As to the motion of Lipshires, relating to an alleged illegal search by the government, I note at the outset that there is no real attempt made to identify or describe the relatively few, compared *255 with the Hood-Schirmer motion, matters allegedly copied, and contains no excuse for defendant's failure to do so. Defendant's motion is capable of acting as an umbrella under which, hereafter, anything can conveniently be placed. I do not regard it a sufficient compliance with Rule 41(a), 18 U.S.C.A., the purpose of which is to permit an enforceable, and hence specific, order before trial, so far as possible. The government raises other objections. I do not reach them. This motion, too, is denied.
NOTES
[1] Originally seven in number, now five, due to the death of one, and the voluntary dismissal by the government of another.

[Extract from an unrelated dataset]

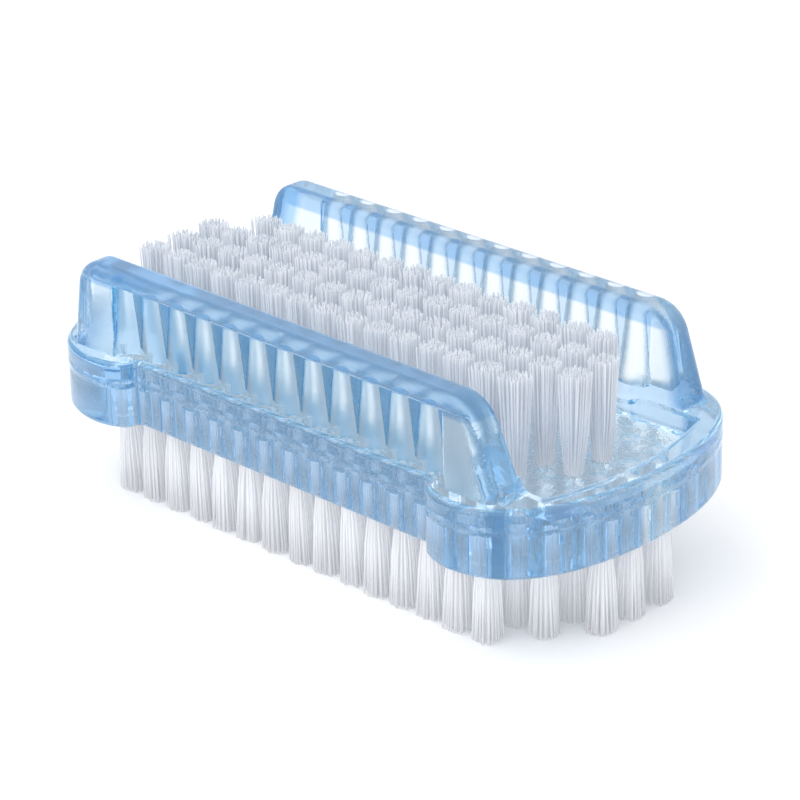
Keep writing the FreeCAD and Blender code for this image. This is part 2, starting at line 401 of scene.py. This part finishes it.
def bubble_wall():
    """Skin of an air bubble in the acrylic."""
    material, tree, shader = new_material("bubble_wall")
    set_inputs(shader, Base_Color=BUBBLE_TINT, IOR=1.49, Transmission_Weight=1.0)
    tree.links.new(ramp(tree, noise(tree, 3000.0), 0.3, 0.7, 0.0, 0.04), shader.inputs["Roughness"])
    return material


def tuft_centres(node):
    """Centres of the tufts in one CAD row."""
    low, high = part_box(node)
    first = low.x + CAD_TIP_RADIUS
    count = round((high.x - low.x - 2 * CAD_TIP_RADIUS) / COLUMN_PITCH) + 1
    y = (low.y + high.y) / 2
    return [(first + i * COLUMN_PITCH, y) for i in range(count)]


def packing():
    """Places of a tuft's folded filaments on a disc of radius 1: along X, and across Y where they are
    free and where the wire in the middle pushes them apart."""
    index = np.arange(FOLDED_FILAMENTS) + 0.5
    turn = index * math.pi * (3 - math.sqrt(5)) * 2
    radius = np.sqrt(index / FOLDED_FILAMENTS)
    free_y = np.abs(radius * np.sin(turn))
    return radius * np.cos(turn), free_y, WIRE_SHARE + free_y * (1 - WIRE_SHARE)


def half_tuft(rng, side, outward, mouth, tip):
    """Centre lines, from tip to root, of the filaments on one side of the anchor wire."""
    count = FOLDED_FILAMENTS
    across_x, free_y, packed_y = packing()
    bottom = mouth - outward * HOLE_DEPTH
    wobble = rng.normal(0, TIP_WOBBLE, (count, 2))
    bend = rng.normal(0, BEND, (count, 2))
    root = np.stack([across_x, side * packed_y], 1) * ROOT_RADIUS
    outer = (np.stack([across_x, side * free_y], 1) + wobble) * TIP_RADIUS
    middle = root * (1 - FLARE_SHARE) + outer * FLARE_SHARE + bend * ROOT_RADIUS
    cut = tip - outward * (np.abs(rng.normal(0, TIP_SCATTER, count)) + abs(rng.normal(0, TUFT_SCATTER)))
    beside = root.copy()
    beside[:, 1] = side * np.maximum(np.abs(root[:, 1]), WIRE_REACH + FILAMENT_RADIUS)
    levels = [
        (outer, cut),
        (middle, np.full(count, mouth + (tip - mouth) * FLARE_HEIGHT)),
        (root, np.full(count, mouth)),
        (beside, np.full(count, bottom + outward * WIRE_HIGH)),
        (beside * [1, FOLD_NARROWING], np.full(count, bottom + outward * WIRE_LOW)),
    ]
    return np.stack([np.column_stack([xy, z]) for xy, z in levels], 1)


def folded_paths(rng, outward, mouth, tip):
    """Centre lines of one tuft's folded filaments, each running from tip to tip under the anchor wire.

    Returns an array of shape (filaments, points, 3), centred on the hole's axis."""
    halves = [half_tuft(rng, side, outward, mouth, tip) for side in (-1, 1)]
    _, _, packed_y = packing()
    bottom = mouth - outward * HOLE_DEPTH
    fold = halves[0][:, -1].copy()
    fold[:, 1] = 0
    fold[:, 2] = bottom + outward * (FILAMENT_RADIUS + FOLD_RISE * (1 - packed_y))
    return np.concatenate([halves[0], fold[:, None, :], halves[1][:, ::-1]], 1)


def placed_tuft(rng, paths, x, y, outward, mouth, tip):
    """One tuft's centre lines moved to its hole, with the free part turned and leaning slightly."""
    spin = rng.uniform(-TUFT_SPIN, TUFT_SPIN)
    away = np.abs(paths[:, :, 2] - mouth) / abs(tip - mouth)
    away *= np.sign((paths[:, :, 2] - mouth) * outward).clip(0)
    lean = rng.normal(0, TUFT_LEAN, 2)
    turned = paths.copy()
    turned[:, :, 0] = paths[:, :, 0] * math.cos(spin) - paths[:, :, 1] * math.sin(spin) * away
    turned[:, :, 0] += x + lean[0] * away
    turned[:, :, 1] += y + lean[1] * away
    return turned


def ring_offsets(paths, radius):
    """Corners of each tube's cross-section, relative to its centre line."""
    ahead = np.diff(paths, axis=1)
    ahead = np.concatenate([ahead[:, :1], (ahead[:, 1:] + ahead[:, :-1]) / 2, ahead[:, -1:]], 1)
    ahead /= np.linalg.norm(ahead, axis=2, keepdims=True) + 1e-12
    side = np.cross(ahead, [1.0, 0.0, 0.0])
    side /= np.linalg.norm(side, axis=2, keepdims=True) + 1e-12
    other = np.cross(ahead, side)
    angle = np.arange(SIDES) * 2 * math.pi / SIDES
    thick = np.full(paths.shape[1], radius)
    thick[[0, -1]] *= CUT_TAPER
    ring = (
        side[:, :, None] * np.cos(angle)[None, None, :, None]
        + other[:, :, None] * np.sin(angle)[None, None, :, None]
    )
    return ring * thick[None, :, None, None]


def tubes(paths, radius):
    """Vertices, side faces and end faces of closed tubes along many centre lines of the same length."""
    count, points, _ = paths.shape
    verts = (paths[:, :, None] + ring_offsets(paths, radius)).reshape(-1, 3)
    quads = []
    for row in range(points - 1):
        for corner in range(SIDES):
            a = row * SIDES + corner
            b = row * SIDES + (corner + 1) % SIDES
            quads.append((a, b, b + SIDES, a + SIDES))
    shift = np.arange(count)[:, None, None] * points * SIDES
    sides = (np.array(quads)[None] + shift).reshape(-1, 4)
    last = (points - 1) * SIDES
    ends = np.array([list(range(SIDES))[::-1], [last + k for k in range(SIDES)]])
    caps = (ends[None] + shift).reshape(-1, SIDES)
    return verts, sides, caps


def mesh_object(name, verts, sides, caps):
    """Mesh of four-sided side faces, shaded smooth, and end faces, shaded flat."""
    mesh = bpy.data.meshes.new(name)
    loops = np.concatenate([sides.ravel(), caps.ravel()]).astype(np.int32)
    sizes = np.concatenate([np.full(len(sides), 4), np.full(len(caps), SIDES)])
    starts = np.concatenate([[0], np.cumsum(sizes)[:-1]]).astype(np.int32)
    mesh.vertices.add(len(verts))
    mesh.vertices.foreach_set("co", verts.astype(np.float32).ravel())
    mesh.loops.add(len(loops))
    mesh.loops.foreach_set("vertex_index", loops)
    mesh.polygons.add(len(sizes))
    mesh.polygons.foreach_set("loop_start", starts)
    smooth = np.concatenate([np.ones(len(sides), bool), np.zeros(len(caps), bool)])
    mesh.polygons.foreach_set("use_smooth", smooth)
    mesh.update(calc_edges=True)
    piece = bpy.data.objects.new(name, mesh)
    bpy.context.collection.objects.link(piece)
    return piece


def bristle_row(node, material, seed):
    """All the filaments of one CAD row of tufts, as one piece."""
    rng = np.random.default_rng(seed)
    low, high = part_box(node)
    outward = 1 if node.startswith("top") else -1
    tip = high.z if outward > 0 else low.z
    hole_end = low.z if outward > 0 else high.z
    mouth = hole_end + outward * HOLE_DEPTH
    tufts = []
    for x, y in tuft_centres(node):
        paths = folded_paths(rng, outward, mouth, tip)
        tufts.append(placed_tuft(rng, paths, x, y, outward, mouth, tip))
    verts, sides, caps = tubes(np.concatenate(tufts), FILAMENT_RADIUS)
    piece = mesh_object(node.replace("tufts", "bristles"), verts, sides, caps)
    piece.data.materials.append(material)
    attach(piece, "root")
    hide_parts(node)


def ball():
    """Sphere of radius 1 turned inside out, so that light passes from acrylic into the air inside it."""
    mesh = bmesh.new()
    bmesh.ops.create_icosphere(mesh, subdivisions=2, radius=1.0)
    bmesh.ops.reverse_faces(mesh, faces=mesh.faces)
    verts = np.array([v.co[:] for v in mesh.verts])
    faces = np.array([[v.index for v in face.verts] for face in mesh.faces])
    mesh.free()
    return verts, faces


def hole_bubbles(rng, node):
    """Centres and radii of the bubbles beside the blind ends of one row's holes."""
    low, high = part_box(node)
    blind_end = low.z if node.startswith("top") else high.z
    inward = -1 if node.startswith("top") else 1
    sites = []
    for x, y in tuft_centres(node):
        for _ in range(rng.integers(*BUBBLES_PER_HOLE)):
            turn = rng.uniform(0, 2 * math.pi)
            spread = rng.uniform(*HOLE_BUBBLE_SPREAD)
            size = rng.uniform(*HOLE_BUBBLE_RADIUS)
            height = blind_end + inward * (size + rng.uniform(*HOLE_BUBBLE_GAP))
            sites.append((x + spread * math.cos(turn), y + spread * math.sin(turn), height, size))
    return sites


def wall_bubbles(rng, side):
    """Centres and radii of the bubbles in one wall's front end."""
    sites = []
    for share in rng.uniform(*WALL_BUBBLE_RISE, BUBBLES_PER_WALL):
        rise = share * (PANEL_TOP - SLAB_TOP)
        x = FRONT_FOOT - FRONT_LEAN * rise - rng.uniform(*WALL_BUBBLE_DEPTH)
        y = side * rng.uniform(*WALL_BUBBLE_Y)
        sites.append((x, y, SLAB_TOP + rise, rng.uniform(*WALL_BUBBLE_RADIUS)))
    return sites


def bubbles(material):
    """Trapped air bubbles, all as one piece."""
    rng = np.random.default_rng(BUBBLE_SEED)
    rows = [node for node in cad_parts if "tufts" in node]
    sites = [site for node in rows for site in hole_bubbles(rng, node)]
    sites += [site for side in (-1, 1) for site in wall_bubbles(rng, side)]
    sites = np.array(sites)
    verts, faces = ball()
    all_verts = (verts[None] * sites[:, None, 3:] + sites[:, None, :3]).reshape(-1, 3)
    all_faces = (faces[None] + np.arange(len(sites))[:, None, None] * len(verts)).reshape(-1, 3)
    mesh = bpy.data.meshes.new("trapped_bubbles")
    mesh.from_pydata(all_verts.tolist(), [], all_faces.tolist())
    mesh.shade_smooth()
    piece = bpy.data.objects.new("trapped_bubbles", mesh)
    bpy.context.collection.objects.link(piece)
    piece.data.materials.append(material)
    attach(piece, "root")


def dress(node, material):
    """Gives a CAD node its finish and smooth shading that keeps its real corners."""
    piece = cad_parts[node]
    piece.data.materials.clear()
    piece.data.materials.append(material)
    piece.data.shade_smooth()
    piece.data.set_sharp_from_angle(angle=math.radians(28))
    return piece


def dress_anchors(node, material):
    """Dresses a row of anchors and draws them in a hair, so that they don't coincide with their slots."""
    clearance = dress(node, material).modifiers.new("clearance", "DISPLACE")
    clearance.strength = -WIRE_CLEARANCE
    clearance.mid_level = 0.0


def area_light(name, place, size, power, aim):
    lamp = bpy.data.lights.new(name, "AREA")
    lamp.shape = "RECTANGLE"
    lamp.size, lamp.size_y = size
    lamp.energy = power
    item = bpy.data.objects.new(name, lamp)
    bpy.context.collection.objects.link(item)
    item.location = place
    item.rotation_euler = (aim - Vector(place)).to_track_quat("-Z", "Y").to_euler()


def studio():
    """Pale floor, soft surround and two softboxes."""
    bpy.ops.mesh.primitive_plane_add(size=6.0, location=(0, 0, 0))
    floor = bpy.context.object
    floor.name = "floor"
    material, _, shader = new_material("pale_floor")
    set_inputs(shader, Base_Color=FLOOR_GREY, Roughness=0.9, Specular_IOR_Level=0.1)
    floor.data.materials.append(material)
    world = bpy.data.worlds.new("surround")
    world.use_nodes = True
    set_inputs(world.node_tree.nodes["Background"], Color=SURROUND, Strength=1.08)
    bpy.context.scene.world = world
    target = Vector((0, 0, 0.02))
    area_light("overhead", (-0.5, -0.6, 1.3), (1.6, 1.6), 10.0, target)
    area_light("front", (0.6, -1.5, 0.6), (2.4, 1.0), 8.0, target)


def camera():
    """Camera at the photograph's viewing angle."""
    turn, tilt, roll = (math.radians(v) for v in (AZIMUTH, ELEVATION, ROLL))
    back = Vector((math.sin(turn) * math.cos(tilt), -math.cos(turn) * math.cos(tilt), math.sin(tilt)))
    right = Vector((math.cos(turn), math.sin(turn), 0))
    up = back.cross(right)
    tipped_right = right * math.cos(roll) + up * math.sin(roll)
    tipped_up = up * math.cos(roll) - right * math.sin(roll)
    data = bpy.data.cameras.new("camera")
    data.sensor_width = SENSOR_MM
    data.lens = LENS_MM
    data.clip_start = 0.01
    item = bpy.data.objects.new("camera", data)
    bpy.context.collection.objects.link(item)
    pose = Matrix((tipped_right, tipped_up, back)).transposed().to_4x4()
    pose.translation = AIM + back * DISTANCE
    item.matrix_world = pose
    bpy.context.scene.camera = item


def render_look():
    """Plain colour, and enough light bounces to see right through the acrylic."""
    scene = bpy.context.scene
    scene.view_settings.view_transform = "Standard"
    scene.cycles.max_bounces = 40
    scene.cycles.transmission_bounces = 32
    scene.cycles.glossy_bounces = 16
    scene.cycles.diffuse_bounces = 20
    scene.cycles.transparent_max_bounces = 16


def main():
    clear = acrylic()
    white = nylon()
    metal = wire()
    dress("acrylic_body", clear)
    bubbles(bubble_wall())
    for seed, node in enumerate(sorted(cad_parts)):
        if "anchors" in node:
            dress_anchors(node, metal)
        elif "tufts" in node:
            bristle_row(node, white, seed)
    studio()
    camera()
    render_look()


main()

[2] The defendants have moved that certain subsidiary matters allegedly relating to organization be stricken from the indictment, but they specifically insist that the primary allegations remain, and so cause the indictment to fall.
[3] We are not, of course, concerned with elimination which changes the meaning of what is left. Cf. Edgerton v. United States, 9 Cir., 143 F.2d 697.
[4] Actually I do not see how Yates (or Dennis) added any new element to the offense, and as for the meaning of advocacy, it having been clear even before Yates that advocacy meant advocacy of action, not merely of ideas, I do not see why the grand jury was required to define the term or spell out the offense more than it did. I need not, however, labor this discussion.